The bank also benefited from volatile financial markets, which created opportunities in fixed income trading. Unlike some of its European rivals, Deutsche Bank managed to maintain and expand its client base in this area, taking advantage of corporate clients' increased need for hedging and risk management solutions.

Selective risk-taking played a critical role. Rather than attempting to compete head-on with US giants across all investment banking services, Deutsche Bank focused on niches where it could generate high margins without exposing itself to undue volatility. This strategy helped the bank achieve stronger profitability while avoiding the pitfalls that plagued its previous approach.

Compared to some of its continental European peers — notably Credit Suisse, which faced renewed crises — Deutsche Bank’s investment bank emerged as a relative success story. While the bank still lags behind US competitors in terms of scale, it has closed the gap in several profitable specialty areas.


Financial Results: Concrete Proof of the Turnaround


Deutsche Bank’s headline figures speak to the effectiveness of its strategic realignment. The bank’s net profit reached its highest level since before the global financial crisis, reflecting both higher revenues and improved cost discipline.

Investment banking was a standout performer, contributing a disproportionately large share of the overall earnings. Revenue growth in advisory services, debt issuance, and fixed income trading outpaced both internal forecasts and market expectations.

Key financial metrics also showed improvement. The bank reported a higher return on equity, a lower cost-to-income ratio, and strengthened capital buffers — all critical measures of financial health. Some credit ratings agencies have indicated a more positive outlook for the bank, reflecting improved perceptions of its risk profile.
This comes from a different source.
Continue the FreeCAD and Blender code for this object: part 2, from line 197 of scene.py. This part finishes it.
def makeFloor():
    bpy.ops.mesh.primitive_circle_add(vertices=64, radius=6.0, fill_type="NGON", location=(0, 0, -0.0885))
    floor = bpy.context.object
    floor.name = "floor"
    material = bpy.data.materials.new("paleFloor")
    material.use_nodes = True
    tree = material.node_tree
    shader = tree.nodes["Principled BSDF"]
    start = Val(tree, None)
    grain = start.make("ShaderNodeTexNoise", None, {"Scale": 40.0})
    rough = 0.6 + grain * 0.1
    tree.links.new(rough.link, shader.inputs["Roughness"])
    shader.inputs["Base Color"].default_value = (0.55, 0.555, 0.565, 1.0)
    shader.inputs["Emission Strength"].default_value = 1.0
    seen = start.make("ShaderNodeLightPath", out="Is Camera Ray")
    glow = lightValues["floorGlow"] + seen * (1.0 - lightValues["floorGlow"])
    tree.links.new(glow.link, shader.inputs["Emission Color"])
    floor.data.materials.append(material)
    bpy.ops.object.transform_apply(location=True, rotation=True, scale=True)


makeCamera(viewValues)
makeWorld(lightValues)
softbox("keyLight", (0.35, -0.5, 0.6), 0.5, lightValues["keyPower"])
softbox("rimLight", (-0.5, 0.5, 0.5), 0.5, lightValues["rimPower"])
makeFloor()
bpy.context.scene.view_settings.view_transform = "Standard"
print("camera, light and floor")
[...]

However, challenges remain. Margins in the core German retail banking segment are still under pressure, particularly given Europe’s complex regulatory environment and the competition from fintech entrants. Legal risks also persist, as Deutsche Bank remains under ongoing regulatory supervision in several jurisdictions.


Challenges Ahead


While the current results are encouraging, Deutsche Bank faces several risks that could threaten the sustainability of its recovery.

First, the investment banking division’s performance is heavily tied to favorable market conditions. If global M&A activity slows, if credit markets tighten, or if financial volatility declines, the division’s revenue streams could contract sharply.
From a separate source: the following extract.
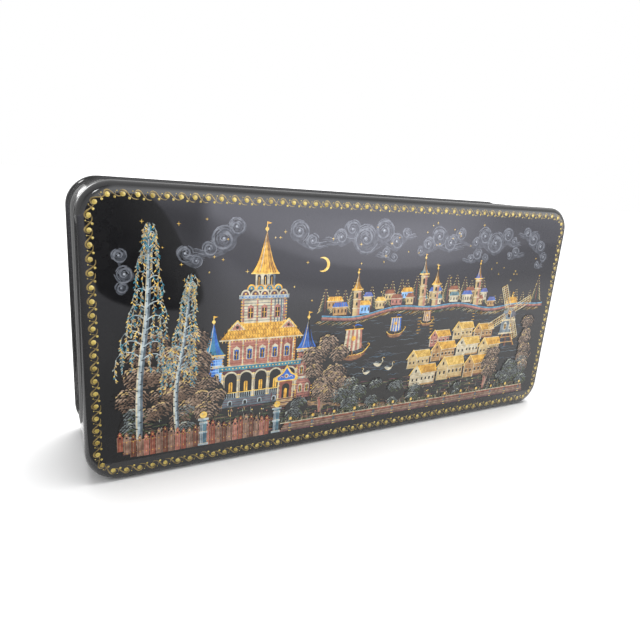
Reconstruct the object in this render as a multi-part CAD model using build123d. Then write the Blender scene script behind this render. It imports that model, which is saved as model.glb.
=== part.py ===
from build123d import *
import os
from math import radians, tan

# A hinged lacquer box of papier-mache, standing on its front long side with its lid upright.
# X runs along the box, Z up across its width, and Y through its depth, with the lid towards -Y.
# The origin is the middle of the footprint, on the surface that the box stands on.
# The walls are one wound tube, sawn in two for the body and the lid, and flat pressed boards
# that stand a little proud of it close the tube in front and behind.

# Outline that the lid board and the base board share
box_length = 200.0
box_width = 92.0
corner_radius = 12.5

# Depths of the pieces, in order from the lid's crown to the base
dome_rise = 1.8
lid_board_thickness = 4.2
lid_rim_height = 3.6
seam_gap = 0.2
body_wall_height = 31.0
base_board_thickness = 3.2

# Wound tube, and the sleeve inside it that locates the lid
board_overhang = 0.5
wall_thickness = 4.0
sleeve_thickness = 1.3
collar_height = 3.0
collar_clearance = 0.3

# Rounded and broken edges
lid_edge_radius = 2.5
lid_lip_chamfer = 0.4
base_edge_radius = 1.2
base_lip_chamfer = 0.6
collar_edge_share = 0.35  # of the sleeve's thickness

# Hinge: turned knuckles on a wire pin, in a V groove whose bevels meet when the lid is fully open
opening_angle = 100.0  # degrees
stop_clearance = 1.5  # degrees
knuckle_count = 5
knuckle_pitch = 22.0
knuckle_gap = 0.3
knuckle_radius = 1.6
knuckle_proud = 0.1
knuckle_clearance = 0.2
knuckle_chamfer = 0.2
pin_radius = 0.45
pin_press = 0.02
pin_clearance = 0.05
pin_channel_clearance = 0.25
plug_length = 1.5

# Net of the dome's quartic patch, the weight of its middle point at the crown, and how far the
# dome's foot stays inside the rolled edge, so that its corners clear the board's round ones
net_shares = (-1, -0.5, 0, 0.5, 1)
middle_weight_share = 0.375
dome_margin_share = 0.3  # of the corner radius inside the rolled edge

# How far a cut runs past what it cuts
cut_overrun = 1.0

# Depths of the faces, measured along Y with the middle of the box at zero
box_depth = (
    dome_rise + lid_board_thickness + lid_rim_height + seam_gap + body_wall_height + base_board_thickness
)
crown_y = -box_depth / 2
dome_edge_y = crown_y + dome_rise
lid_board_back_y = dome_edge_y + lid_board_thickness
lid_seam_y = lid_board_back_y + lid_rim_height
body_seam_y = lid_seam_y + seam_gap
base_front_y = body_seam_y + body_wall_height
base_back_y = base_front_y + base_board_thickness

# Insets of the rings from the boards' outline
sleeve_inset = board_overhang + wall_thickness
lid_rim_thickness = wall_thickness - collar_clearance

# Hinge axis, along X in the middle of the seam, and the stations of its knuckles
axis_depth = knuckle_radius - knuckle_proud
axis_y = (lid_seam_y + body_seam_y) / 2
axis_z = box_width - board_overhang - axis_depth
bevel_angle = (opening_angle + stop_clearance) / 2
hinge_length = knuckle_count * knuckle_pitch
knuckle_length = knuckle_pitch - knuckle_gap


def slab(inset, front, back):
    """Rounded-rectangle board between two depths, set in from the boards' outline."""
    plane = Plane(origin=(0, front, box_width / 2), x_dir=(1, 0, 0), z_dir=(0, 1, 0))
    outline = RectangleRounded(box_length - 2 * inset, box_width - 2 * inset, corner_radius - inset)
    return extrude(plane * outline, back - front)


def wound_ring(inset, thickness, front, back):
    """Length of wound tube, open at both ends."""
    bore = slab(inset + thickness, front - cut_overrun, back + cut_overrun)
    return slab(inset, front, back) - bore


def rod(radius, left, length):
    """Round bar along the hinge axis, from its left end."""
    plane = Plane(origin=(left, axis_y, axis_z), x_dir=(0, 1, 0), z_dir=(1, 0, 0))
    return extrude(plane * Circle(radius), length)


def dome_face():
    """Shallow dome that leaves the flat border at a tangent: only the middle of its net is pulled."""
    margin = lid_edge_radius + dome_margin_share * (corner_radius - lid_edge_radius)
    half_length = box_length / 2 - margin
    half_width = box_width / 2 - margin
    middle_pull = dome_rise / middle_weight_share**2
    rows = []
    for along in net_shares:
        row = []
        for across in net_shares:
            pull = middle_pull if along == across == 0 else 0
            row.append((along * half_length, dome_edge_y - pull, box_width / 2 + across * half_width))
        rows.append(row)
    return Face.make_bezier_surface(rows)


def lid_board():
    """Board with a rolled front edge and a domed field, a little larger than the rim behind it."""
    board = slab(0, dome_edge_y, lid_board_back_y)
    board = fillet(board.faces().sort_by(Axis.Y)[0].edges(), lid_edge_radius)
    board = chamfer(board.faces().sort_by(Axis.Y)[-1].edges(), lid_lip_chamfer)
    return board + Solid.extrude(dome_face(), Vector(0, dome_rise + lid_board_thickness / 2, 0))


def base_board():
    """Flat board that stands proud of the walls, rounded below and broken where it meets them."""
    board = slab(0, base_front_y, base_back_y)
    board = fillet(board.faces().sort_by(Axis.Y)[-1].edges(), base_edge_radius)
    return chamfer(board.faces().sort_by(Axis.Y)[0].edges(), base_lip_chamfer)


def inner_sleeve():
    """Ring glued inside the body wall, standing up past the seam as a collar for the lid."""
    sleeve = wound_ring(sleeve_inset, sleeve_thickness, body_seam_y - collar_height, base_front_y)
    collar_edges = sleeve.faces().sort_by(Axis.Y)[0].edges()
    return fillet(collar_edges, collar_edge_share * sleeve_thickness)


def hinge_groove():
    """V groove along the back, with its point on the hinge axis and a channel that lets the pin in."""
    half_length = box_length / 2 + cut_overrun
    reach = axis_depth + cut_overrun
    half_opening = reach * tan(radians(bevel_angle))
    plane = Plane(origin=(-half_length, axis_y, axis_z), x_dir=(0, 1, 0), z_dir=(1, 0, 0))
    wedge = Polygon((0, 0), (half_opening, reach), (-half_opening, reach), align=None)
    channel = rod(pin_radius + pin_channel_clearance, -half_length, 2 * half_length)
    return extrude(plane * wedge, 2 * half_length) + channel


def station_left(station):
    """Left end of a knuckle's station along the hinge."""
    return station * knuckle_pitch - hinge_length / 2


def hinge_sockets(own_stations, other_stations):
    """Snug seats for the knuckles glued to a ring, and roomier ones for those that turn past it."""
    sockets = [
        rod(knuckle_radius, station_left(station) + knuckle_gap / 2, knuckle_length)
        for station in own_stations
    ]
    sockets += [
        rod(knuckle_radius + knuckle_clearance, station_left(station), knuckle_pitch)
        for station in other_stations
    ]
    return sockets


def hinged_ring(thickness, front, back, own_stations, other_stations):
    """Wound ring with its bevel, pin channel and knuckle sockets cut along the back edge."""
    ring = wound_ring(board_overhang, thickness, front, back) - hinge_groove()
    return ring - hinge_sockets(own_stations, other_stations)


def knuckle(station, bore_clearance):
    """One turned knuckle with its bore for the pin."""
    left = station_left(station) + knuckle_gap / 2
    barrel = rod(knuckle_radius, left, knuckle_length)
    barrel = chamfer(barrel.edges().filter_by(GeomType.CIRCLE), knuckle_chamfer)
    return barrel - rod(pin_radius + bore_clearance, left, knuckle_length)


def hinge_pieces(body_stations, lid_stations):
    """Knuckles, wire pin and the plugs that hide the pin's ends, by name."""
    pieces = {}
    for name, station in zip(("left", "centre", "right"), body_stations):
        pieces[f"body_knuckle_{name}"] = knuckle(station, pin_press)
    for name, station in zip(("left", "right"), lid_stations):
        pieces[f"lid_knuckle_{name}"] = knuckle(station, pin_clearance)
    barrel_left = knuckle_gap / 2 - hinge_length / 2
    barrel_length = hinge_length - knuckle_gap
    pin_left = barrel_left + plug_length
    pin_right = barrel_left + barrel_length - plug_length
    pieces["hinge_pin"] = rod(pin_radius, pin_left, pin_right - pin_left)
    pieces["pin_plug_left"] = rod(pin_radius + pin_press, barrel_left, plug_length)
    pieces["pin_plug_right"] = rod(pin_radius + pin_press, pin_right, plug_length)
    return pieces


def all_pieces():
    """Every piece of the box, by the name of its file."""
    body_stations = range(0, knuckle_count, 2)
    lid_stations = range(1, knuckle_count, 2)
    pieces = {
        "lid_board": lid_board(),
        "lid_rim": hinged_ring(
            lid_rim_thickness, lid_board_back_y, lid_seam_y, lid_stations, body_stations
        ),
        "body_wall": hinged_ring(
            wall_thickness, body_seam_y, base_front_y, body_stations, lid_stations
        ),
        "inner_sleeve": inner_sleeve(),
        "base_board": base_board(),
    }
    pieces.update(hinge_pieces(body_stations, lid_stations))
    return pieces


os.makedirs("parts", exist_ok=True)
for piece_name, piece in all_pieces().items():
    export_step(piece, f"parts/{piece_name}.step")
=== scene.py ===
import random
from math import ceil, cos, hypot, pi, radians, sin, sqrt

import bmesh
import bpy
from mathutils import Euler, Matrix, Quaternion, Vector


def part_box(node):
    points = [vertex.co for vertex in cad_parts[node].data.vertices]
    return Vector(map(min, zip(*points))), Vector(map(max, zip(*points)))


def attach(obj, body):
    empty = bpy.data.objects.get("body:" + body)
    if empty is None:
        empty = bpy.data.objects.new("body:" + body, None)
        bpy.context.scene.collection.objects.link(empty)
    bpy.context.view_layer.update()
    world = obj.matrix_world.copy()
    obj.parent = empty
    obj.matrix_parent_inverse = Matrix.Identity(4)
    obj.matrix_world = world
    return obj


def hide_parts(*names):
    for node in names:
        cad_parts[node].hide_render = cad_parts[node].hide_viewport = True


# A hinged lacquer box of papier-mache, standing on its front long side. X runs along the box,
# Z up across its width, and the painted lid faces -Y. Lengths are in metres, in the CAD frame.

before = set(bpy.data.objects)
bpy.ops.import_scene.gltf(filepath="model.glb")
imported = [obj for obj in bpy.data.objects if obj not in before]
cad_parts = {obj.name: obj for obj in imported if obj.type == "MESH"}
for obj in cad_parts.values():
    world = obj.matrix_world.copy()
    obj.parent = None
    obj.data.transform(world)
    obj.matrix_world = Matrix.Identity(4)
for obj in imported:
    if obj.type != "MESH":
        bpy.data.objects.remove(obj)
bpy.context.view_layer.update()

# A millimetre, and a distance that is too small to count
MM = 0.001
TINY = 0.00001

# Turn that makes what is added flat stand with its face to the front
upright = (radians(90), 0, 0)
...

Second, broader economic uncertainty — particularly in the eurozone — poses a risk. Deutsche Bank’s fortunes are still linked to the health of the German and European economies, which face headwinds from geopolitical tensions, monetary policy shifts, and potential recessions.
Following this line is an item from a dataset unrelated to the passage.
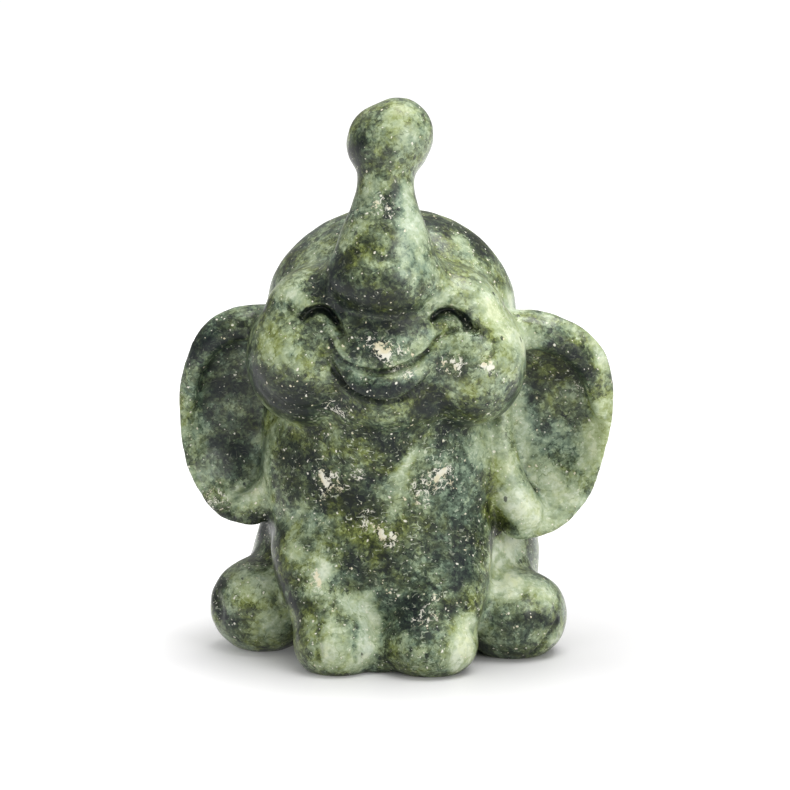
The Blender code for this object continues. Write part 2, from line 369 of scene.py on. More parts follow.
def trunk(clay):
    lump(clay, (-0.8, -12.4, 52.5), (8.1, 7.9, 5.6))  # root
    limb(
        clay,
        [
            (-0.8, -12.0, 52.6, 7.2),
            (-0.6, -12.0, 56.4, 6.6),
            (-0.5, -11.4, 60.6, 5.0),
            (-0.4, -10.6, 65.2, 3.9),
            (-0.2, -9.8, 68.6, 4.3),
        ],
    )
    lump(clay, (-0.2, -9.3, 69.9), (5.5, 5.6, 5.4))  # knob
    lump(clay, (1.0, -9.3, 71.1), (4.9, 5.2, 4.9))  # the knob's fuller right side


def legs(clay):
    limb(  # left foreleg
        clay,
        [
            (-10.2, -1.8, 21, 5.6),
            (-10.2, -7.6, 14, 5.6),
            (-8.9, -10.9, 9, 5.0),
            (-7.2, -12.6, 4.4, 5.0),
        ],
    )
    lump(clay, (-7.2, -13.0, 3.7), (5.8, 6.4, 5.1))  # left forefoot
    limb(  # right foreleg
        clay,
        [(8.2, -1.8, 21, 5.6), (7.6, -7.4, 14, 6.2), (6.4, -10.6, 9, 6.4), (5.5, -13, 4.4, 5.8)],
    )
    lump(clay, (5.3, -13.8, 3.6), (6.6, 6.4, 4.8))  # right forefoot
    lump(clay, (-1.1, -12.6, 2.2), (2.8, 4.0, 3.2))  # web between the forefeet
    lump(clay, (-17.2, -0.8, 6.0), (7.4, 7.4, 6.8))  # left hind foot
    lump(clay, (16.6, -3.4, 5.2), (7.6, 7.6, 6.4))  # right hind foot


def tail(clay):
    limb(
        clay,
        [(0.5, 18.2, 19.5, 2.2), (0.8, 21.2, 13.5, 1.8), (2.2, 21.4, 9, 1.7), (4.0, 20.2, 5.6, 1.9)],
    )


def ears(clay):
    ear(  # left
        clay,
        (-19.2, 1.2, 30.5),
        [
            (-11.0, -2.0, 46.0, 5.0),
            (-17.9, -4.2, 47.8, 5.4),
            (-22.4, -4.8, 46.8, 5.4),
            (-24.9, -4.8, 45.0, 5.0),
            (-26.8, -4.4, 42.0, 4.4),
            (-28.1, -3.4, 37.0, 4.0),
            (-28.3, -3.0, 32.0, 3.8),
            (-27.6, -3.0, 26.0, 3.8),
            (-25.9, -3.6, 22.3, 4.2),
            (-23.2, -4.2, 19.2, 4.6),
            (-20.7, -4.8, 18.2, 5.0),
            (-17.0, -4.4, 18.2, 5.0),
            (-12.0, -1.0, 24.0, 4.0),
            (-10.0, 0, 34.0, 4.0),
        ],
    )
    limb(  # left ear's rolled top edge
        clay,
        [
            (-13, -3.4, 45.4, 2.4),
            (-18, -4.9, 45.3, 2.2),
            (-22.6, -5.2, 43.8, 1.8),
            (-25.8, -4.4, 39.6, 1.3),
            (-26.8, -3.4, 34, 0.9),
        ],
    )
    limb(  # left ear's inner ridge
        clay,
        [(-15.0, -1.6, 32, 2.0), (-15.1, -2.2, 26, 2.2), (-16.5, -3.2, 21.6, 2.4), (-19.6, -3.8, 20, 1.9)],
    )
    ear(  # right
        clay,
        (20.2, 1.2, 31.5),
        [
            (11.0, -2.0, 45.0, 5.4),
            (18.8, -4.2, 46.9, 6.0),
            (24.9, -4.8, 45.3, 5.6),
            (28.4, -4.4, 42.0, 5.0),
            (29.8, -3.6, 37.2, 4.4),
            (30.0, -3.2, 33.0, 4.0),
            (29.5, -3.0, 29.4, 3.8),
            (28.1, -3.2, 24.0, 4.0),
            (26.2, -3.8, 20.4, 4.4),
            (22.7, -4.6, 17.3, 5.0),
            (18.6, -5.4, 16.0, 5.2),
            (15.6, -5.6, 16.6, 5.0),
            (14.0, -4.4, 20.0, 4.4),
            (13.0, -1.0, 26.0, 4.0),
            (10.0, 0, 34.0, 4.0),
        ],
    )
    limb(  # right ear's rolled top edge
        clay,
        [
            (12.5, -3.4, 44.2, 2.8),
            (17.5, -4.8, 44.3, 2.6),
            (22.4, -5.2, 43.0, 2.1),
            (26.2, -4.8, 39.6, 1.6),
            (28.2, -3.6, 33, 1.0),
        ],
    )
    limb(  # right ear's inner ridge
        clay,
        [(14.6, -1.8, 35, 2.0), (14.6, -2.8, 30, 2.3), (15.5, -3.8, 24, 2.9), (17.8, -4.6, 19.4, 3.0)],
    )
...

Third, while Deutsche Bank has narrowed some gaps with its competitors, it remains smaller and less diversified than the largest US investment banks. Maintaining competitiveness will require ongoing investment in technology, talent, and global client coverage, all while balancing cost discipline.


Conclusion


Deutsche Bank’s latest results mark a turning point for an institution that many had written off just a few years ago. Strong investment banking performance, disciplined restructuring, and sharper strategic focus have combined to restore profitability and rebuild credibility.

However, the work is far from complete. The true test will come in less favorable market conditions — whether Deutsche Bank can maintain resilience, expand beyond its current strengths, and continue to rebuild investor confidence. For now, the bank has secured a vital, hard-won victory, but sustaining this momentum will require careful navigation of the challenges that lie ahead.